29 Jun 2010

City square would be like Dons signing Ronaldo


So goes today's front page of the Evening Express, following last night's public meeting organised by my colleagues Anne Begg and Frank Doran.


Beneath the vociferous debate and Ian Wood bashing, I was struck by some gaping holes in the economic argument. The majority of the funding will come from a public sector loan, repaid through 'an increase in business rates'. The square is designed to attract businesses to city and keep them here, but won't whacking up business rates put people off? Or does Sir Ian mean an increase in the number of businesses, not the rates? Will a huge Red Square sized square really attract more businesses?

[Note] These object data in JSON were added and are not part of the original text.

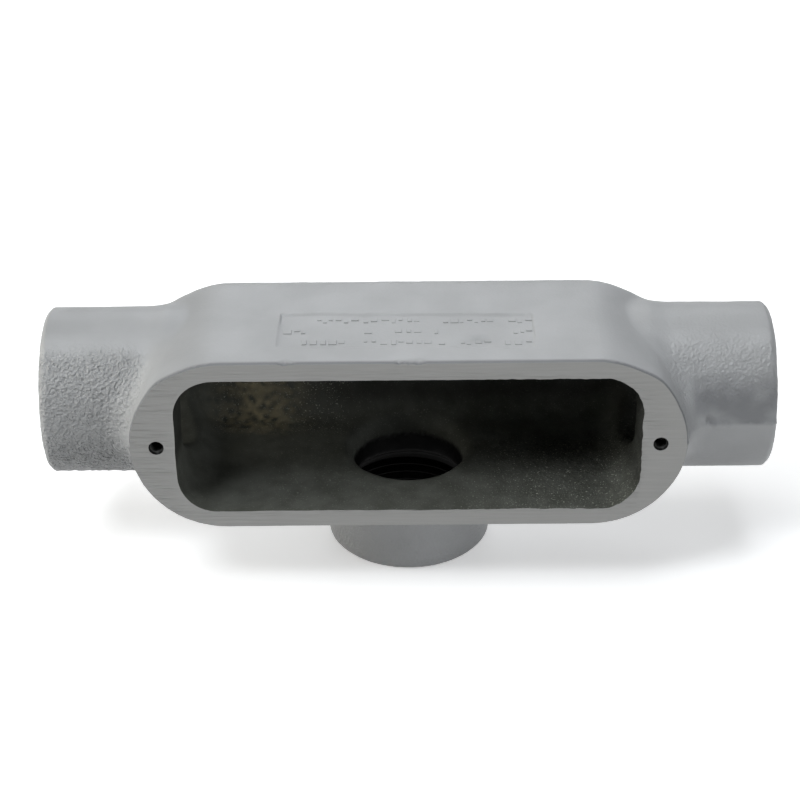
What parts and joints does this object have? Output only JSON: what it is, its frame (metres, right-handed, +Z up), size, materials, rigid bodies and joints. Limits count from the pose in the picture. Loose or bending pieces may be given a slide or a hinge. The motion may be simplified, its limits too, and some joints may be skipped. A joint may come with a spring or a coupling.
{
  "type": "conduit body",
  "caption": "Cast T-shaped conduit body, long slot opening in front without its cover, with a tapped hub at each end and one below.",
  "frame": {"origin": "centre of the branch hub's mouth, on the plane that the part stands on", "axes": "+X along the run, from the left hub to the right; +Y from the cover opening to the back; +Z up, from the branch hub's mouth to the body"},
  "size_m": [0.17, 0.0477, 0.0614],
  "materials": {
    "casting": "aluminium-grey enamel over the rough casting, bare ground cover face"
  },
  "bodies": {
    "root": {"conduit_body": "casting"}
  },
  "joints": []
}
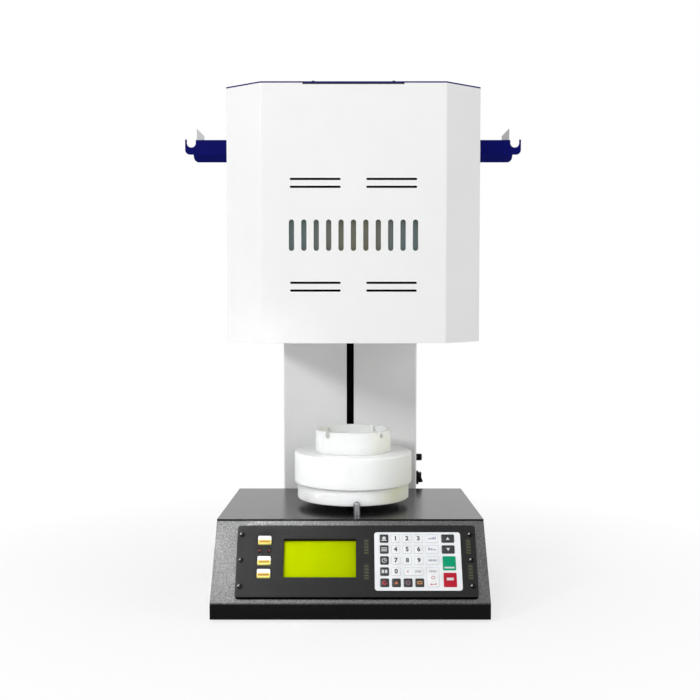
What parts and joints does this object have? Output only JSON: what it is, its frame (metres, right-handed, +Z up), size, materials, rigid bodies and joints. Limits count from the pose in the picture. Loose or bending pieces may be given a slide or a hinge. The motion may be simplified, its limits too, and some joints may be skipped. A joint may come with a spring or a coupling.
{
  "type": "dental lab furnace",
  "caption": "Bench sintering furnace with a lifting hearth under a white chamfered head, on a black console with display and keypad.",
  "frame": {"origin": "on the table, under the middle of the furnace's outer box", "axes": "+Z up, -Y towards the user (front), +X to the user's right"},
  "size_m": [0.543, 0.47, 0.7651],
  "materials": {
    "black_textured_powder": "matte",
    "dark_steel": "satin",
    "black_rubber": "matte",
    "bright_steel": "polished",
    "panel_grey": "satin",
    "black_screw": "satin",
    "black_plastic": "matte",
    "display_yellow": "gloss",
    "white_film": "satin",
    "key_black": "satin",
    "red_lens": "gloss",
    "circuit_green": "satin",
    "white_button": "satin",
    "spacer_brass": "satin",
    "core_steel": "matte",
    "coil_copper": "satin",
    "column_grey": "satin",
    "rocker_black": "gloss",
    "drive_aluminium": "satin",
    "motor_black": "satin",
    "hearth_white": "matte",
    "head_white": "satin",
    "navy_paint": "satin",
    "edge_black": "satin",
    "casing_steel": "satin",
    "fibre_white": "matte",
    "element_dark": "matte",
    "terminal_ceramic": "matte"
  },
  "bodies": {
    "furnace": {"base_cover": "black_textured_powder", "bottom_plate": "dark_steel", "rubber_feet": "black_rubber", "stop_pin": "bright_steel", "guide_rods": "bright_steel", "screw_bearings": "bright_steel", "head_bolts": "bright_steel", "hook_tabs": "bright_steel", "control_panel": "panel_grey", "panel_screws": "black_screw", "top_screws": "black_screw", "display_module": "black_plastic", "cable_gland": "black_plastic", "power_switch": "black_plastic", "fuse_holder": "black_plastic", "limit_switches": "black_plastic", "display_glass": "display_yellow", "keypad_film": "white_film", "keypad_keys": "key_black", "indicator_leds": "red_lens", "button_board": "circuit_green", "control_board": "circuit_green", "board_standoffs": "spacer_brass", "transformer_core": "core_steel", "transformer_coil": "coil_copper", "column_cover": "column_grey", "column_back": "column_grey", "column_cap": "column_grey", "motor_plate": "drive_aluminium", "screw_plates": "drive_aluminium", "lift_motor": "motor_black", "head_shell": "head_white", "head_bottom_plate": "head_white", "head_back": "navy_paint", "head_top_plate": "navy_paint", "hook_arms": "navy_paint", "hook_screws": "navy_paint", "top_edge_bracket": "edge_black", "inner_casing": "casing_steel", "insulation_body": "fibre_white", "insulation_lid": "fibre_white", "thermocouple": "fibre_white", "heating_elements": "element_dark", "element_terminals": "terminal_ceramic"},
    "hearth": {"carriage": "drive_aluminium", "lift_nut": "spacer_brass", "rod_bushings": "bright_steel", "lift_arm": "dark_steel", "hearth_plate": "dark_steel", "hearth_disc": "hearth_white", "hearth_plug": "hearth_white"},
    "screw": {"lead_screw": "bright_steel", "shaft_coupling": "drive_aluminium", "motor_shaft": "bright_steel"},
    "tray": {"firing_tray": "hearth_white"},
    "button_top": {"button_top": "white_button"},
    "button_middle": {"button_middle": "white_button"},
    "button_low": {"button_low": "white_button"},
    "rocker": {"power_rocker": "rocker_black"},
    "fuse_cap": {"fuse_cap": "black_plastic"}
  },
  "joints": [
    {"name": "hearth_lift", "type": "slide", "parent": "furnace", "child": "hearth", "axis": [0, 0, 1], "range_m": [0, 0.2286]},
    {"name": "screw_turn", "type": "hinge", "parent": "furnace", "child": "screw", "pos_m": [-0.0045, 0.157, 0.104], "axis": [0, 0, 1], "continuous": true},
    {"name": "tray_lift", "type": "slide", "parent": "hearth", "child": "tray", "axis": [0, 0, 1], "range_m": [0, 0.06]},
    {"name": "press_button_top", "type": "slide", "parent": "furnace", "child": "button_top", "axis": [0, 0.8095, -0.5871], "range_m": [0, 0.0015], "stiffness_N_per_m": 300, "springref_m": -0.003},
    {"name": "press_button_middle", "type": "slide", "parent": "furnace", "child": "button_middle", "axis": [0, 0.8095, -0.5871], "range_m": [0, 0.0015], "stiffness_N_per_m": 300, "springref_m": -0.003},
    {"name": "press_button_low", "type": "slide", "parent": "furnace", "child": "button_low", "axis": [0, 0.8095, -0.5871], "range_m": [0, 0.0015], "stiffness_N_per_m": 300, "springref_m": -0.003},
    {"name": "power_switch_tip", "type": "hinge", "parent": "furnace", "child": "rocker", "pos_m": [0.1123, 0.131, 0.1457], "axis": [0, 1, 0], "range_deg": [0, 20]},
    {"name": "fuse_cap_turn", "type": "hinge", "parent": "furnace", "child": "fuse_cap", "pos_m": [0.1075, 0.131, 0.1809], "axis": [1, 0, 0], "range_deg": [0, 90]}
  ],
  "couplings": [
    {"joint": "screw_turn", "follows": "hearth_lift", "rad_per_m": -628.32}
  ]
}
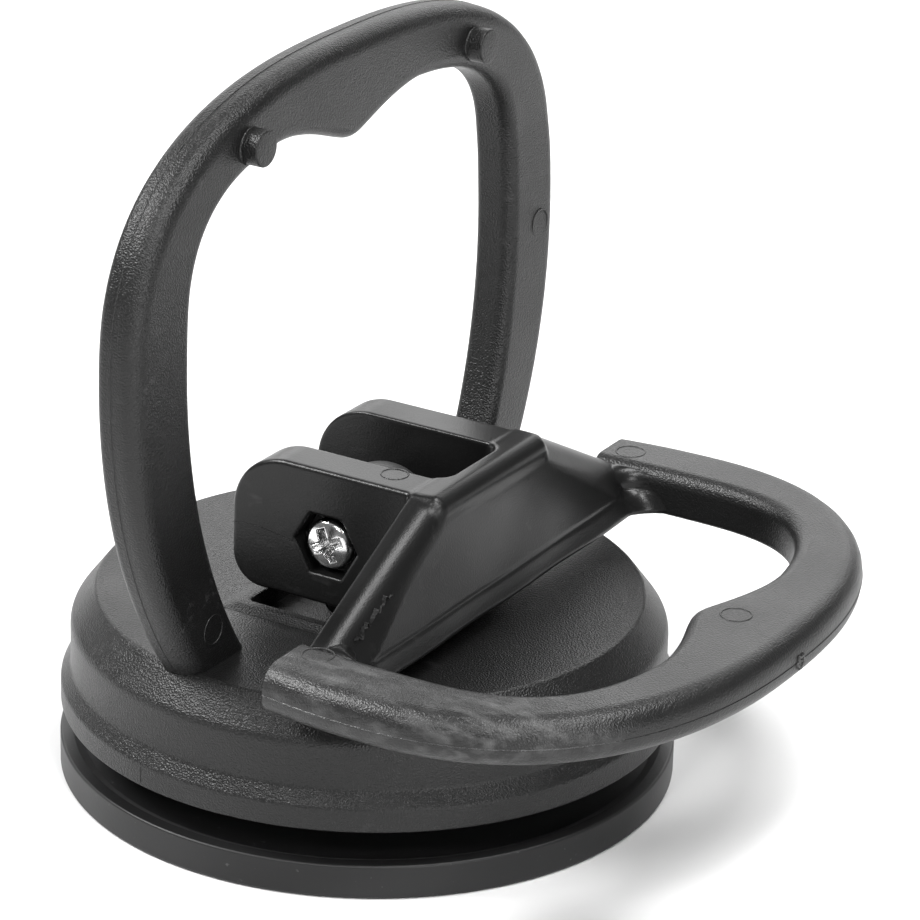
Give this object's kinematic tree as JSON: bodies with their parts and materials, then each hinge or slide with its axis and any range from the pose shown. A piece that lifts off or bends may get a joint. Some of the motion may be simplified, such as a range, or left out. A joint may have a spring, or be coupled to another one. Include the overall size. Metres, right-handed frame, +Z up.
{
  "type": "vacuum suction cup",
  "caption": "Small suction puller: rubber disc under a round cap with an upright horseshoe handle and a swinging horseshoe lever that lifts and releases the disc.",
  "frame": {"origin": "centre of the flat underside of the rubber disc, on the surface it grips", "axes": "+Z up out of the gripped surface, +X from the pivot towards the lever's loop, +Y along the pivot screw towards its nut"},
  "size_m": [0.0707, 0.0686, 0.0683],
  "materials": {
    "rubber": "satin",
    "stem_plastic": "smooth moulded",
    "black_plastic": "fine orange-peel texture, semi-gloss",
    "plated_steel": "bright plating"
  },
  "bodies": {
    "cup": {"rubber_cup": "rubber", "stem_insert": "stem_plastic"},
    "cap": {"cap_handle": "black_plastic"},
    "lever": {"lever": "black_plastic", "pivot_screw": "plated_steel", "pivot_nut": "plated_steel"}
  },
  "joints": [
    {"name": "lever_pivot", "type": "hinge", "parent": "cup", "child": "lever", "pos_m": [0.0008, 0, 0.02405], "axis": [0, -1, 0], "range_deg": [0, 91.5]},
    {"name": "cap_slide", "type": "slide", "parent": "cup", "child": "cap", "axis": [0, 0, -1], "range_m": [0, 0.00275]}
  ],
  "couplings": [
    {"joint": "cap_slide", "follows": "lever_pivot", "m_per_rad": 0.001721}
  ]
}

Questions, questions. Perhaps more worrying was how the meeting revealed yet again that city's business leaders are still living a future oil industry fantasy. They believe by making Aberdeen a more attractive place to live and do business, the main service companies will continue to base themselves here to support exploration and production in other counties (this is why the larger runway at Aberdeen airport is also important to Sir Ian). But these business leaders should know more than anyone how businesses follow their customer!


If you had a gas leak, would you call a plumber from Glasgow? If you're drilling in Brazil and your reservoir pressure is dropping, are you going to get an engineer in from Rio or Aberdeen? Geography aside, most national oil companies put 'local content' conditions in their contracts. Sir Ian Wood knows this. All the business leaders in ACSEF know this. Why are they pretending?